**Prompt:** Give back exactly the lines running from the line that holds "attach(piece, body)" through the line that holds "fix_place()", ends included, and no other lines.
··········
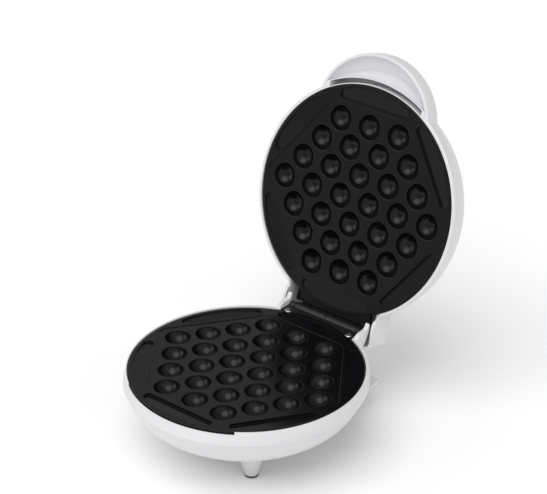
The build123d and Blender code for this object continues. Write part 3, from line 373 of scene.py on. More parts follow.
def dress(piece, material, body):
    """A finished piece gets its material and the body that it moves with."""
    piece.data.materials.clear()
    piece.data.materials.append(material)
    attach(piece, body)


def settle(piece, place):
    """A piece modelled about the middle of the closed plates goes to its real place."""
    piece.matrix_world = place @ piece.matrix_world
    take(piece)
    fix_place()


coating = finish_of("black non-stick coating", COATING_BLACK, roughness=0.22, spread=0.03,
                    fineness=1500, bump=0.12)
set_input(coating, "Specular IOR Level", COATING_SHINE)

lower_plate = cast_plate("lower_cast_plate")
for side in (-1, 1):
    scallop = cylinder(SCALLOP_R, TONGUE_TOP, OVER, side * SCREW_X, SCREW_Y, SCREW_ROUND)
    combine(lower_plate, scallop, "DIFFERENCE")
smooth(lower_plate)
flatten(lower_plate)
settle(lower_plate, LOWER_PLACE)
dress(lower_plate, coating, "base")
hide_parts("base_plate")

# The upper cast plate: the same casting turned face down over the lower one. In the open lid
# it faces the front. Its place comes from the hinge, whose closing angle is turned back.

hinge = frame["joints"][0]
AXIS = Vector(hinge["pos_m"])
OPEN_ANGLE = hinge["range_deg"][1]
FLIP = Matrix.Scale(-1, 4, (0, 0, 1))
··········
**Worked answer:**
    attach(piece, body)


def settle(piece, place):
    """A piece modelled about the middle of the closed plates goes to its real place."""
    piece.matrix_world = place @ piece.matrix_world
    take(piece)
    fix_place()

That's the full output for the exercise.